Thursday, December 13, 2012

Defining a DNA barcording locus for protists

Last month's PLoS Biology had a community article devoted to the Protist Working Group recently initiated though the Consortium for the Barcode of Life (CBOL). Now, people have mixed (often vehement) opinions about CBOL - I won't go into the history or debate about DNA barcoding here, but it's worth checking out posts by Dave Lunt at EvoPhylo (Rewriting the invention of DNA barcoding) and Jonathan Eisen at the Tree of Life ("Barcoding" researchers keep ignoring microbes and history).

Since its inception, CBOL has been overwhelmingly focused on the mitochondrial Cytochrome c Oxidase 1 loci that can be "universally" amplified (unless you're trying to barcode nematodes or any other taxon where these universal primer sets don't work).
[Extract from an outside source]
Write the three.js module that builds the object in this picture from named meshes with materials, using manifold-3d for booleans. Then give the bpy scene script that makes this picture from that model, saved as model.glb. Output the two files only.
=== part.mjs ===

However, in recent years I've been pleased to see the formation of different taxon-specific working groups focused on ribosomal rRNA genes as "official" DNA barcodes (e.g. ITS for Fungi). Ribosomal loci have a much longer history--and thus more available reference data--in most eukaryote groups, and have pretty much been adopted as de facto barcodes for molecular studies (read: not yet CBOL-approved).
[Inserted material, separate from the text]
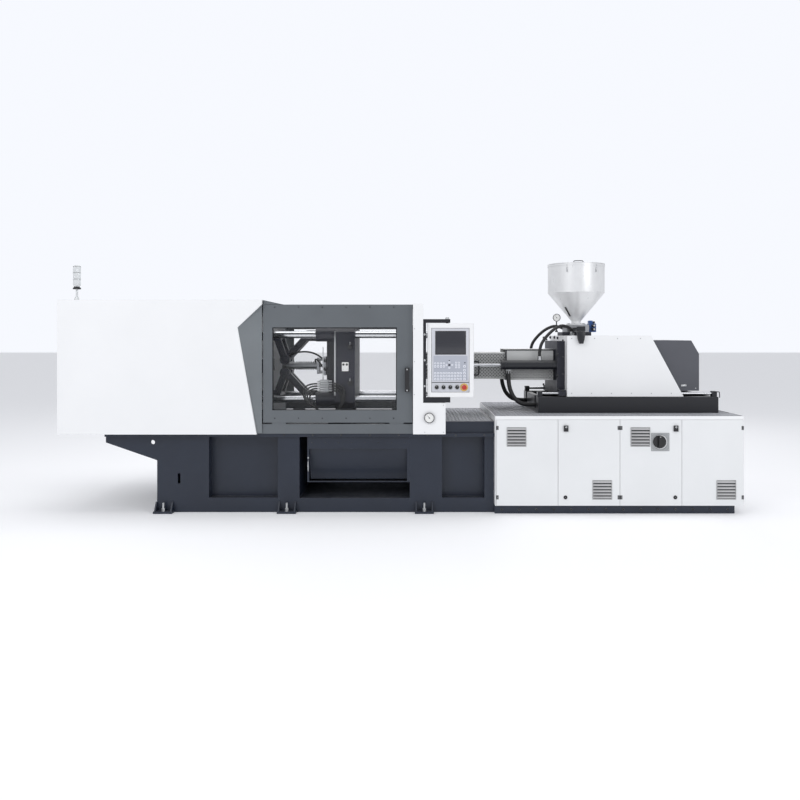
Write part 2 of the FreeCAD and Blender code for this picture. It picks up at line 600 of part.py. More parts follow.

Even if all researchers working on a specific taxon are using the same gene to complement morphological/ecological information, I still strongly support the formation of these CBOL working groups. As more people adopt high-throughput sequencing approaches, we need coordination and interaction across different taxonomic communities. For a given taxon, discussions focused on the barcoding locus will simply get people talking, illuminating what different labs are actually doing and helping us to determine the most useful (although probably not perfect) community standards.
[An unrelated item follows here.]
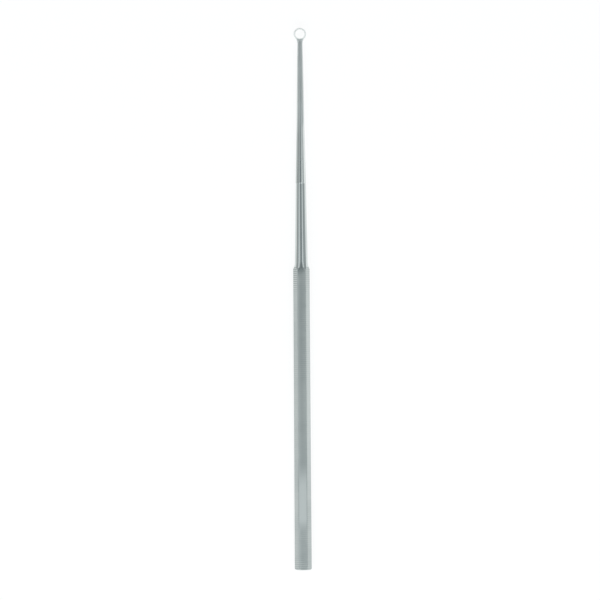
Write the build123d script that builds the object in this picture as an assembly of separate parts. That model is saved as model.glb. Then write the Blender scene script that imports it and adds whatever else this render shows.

So CBOL working groups essentially gather all the experts within a particular taxon, and have them discuss the merits and drawbacks of different loci for molecular identification of species:
Identifying the standard barcode regions for protists and assembling a reference library are the main objectives of the Protist Working Group (ProWG), initiated by the Consortium for the Barcode of Life (CBOL, http://www.barcodeoflife.org/). The ProWG unites a panel of international experts in protist taxonomy and ecology, with the aim to assess and unify the efforts to identify the barcode regions across all protist lineages, create an integrated plan to finalize the selection, and launch projects that would populate the reference barcode library. (Pawlowski et al. 2012)
I was highly encouraged by the Protist Working Group's stance - instead of trying to force everyone to use a single locus (e.g. defining ONE barcode for all protists), they advocate a much more realistic approach:
Because of their long, independent, and complex evolutionary histories, protists are so genetically variable that it is virtually impossible to find a single universal DNA barcode suitable for all of them. The ProWG consortium therefore recommends a two-step barcoding approach, comprising a preliminary identification using a universal eukaryotic barcode, called the pre-barcode, followed by a species-level assignment using a group-specific barcode (Figure 3). In this nested strategy, the ~500 bp variable V4 region of 18S rDNA is proposed as the universal eukaryotic pre-barcode. Group-specific barcodes (Figure 2C) will then have to be defined separately for each major protistan group, based on comparative studies using the CBOL selection criteria, and much of this work is still to be done. (Pawlowski et al. 2012)
This proposed approach will easily translate to high-throughput studies - you might want to get a broad overview of eukaryote communities with a universal 18S primer set, and then dig deeper into species assemblages by also sequencing other loci (ITS, COX1) targeted at ecologically important groups.

Now all we need is a CBOL Working Group for Nematodes - seriously, why don't we have one yet?!

Reference:

Pawlowski J, Audic S, Adl S, Bass D, Belbahri L, Berney C, et al. (2012) CBOL Protist Working Group: Barcoding Eukaryotic Richness beyond the Animal, Plant, and Fungal Kingdoms. PLoS Biology, 10(11): e1001419.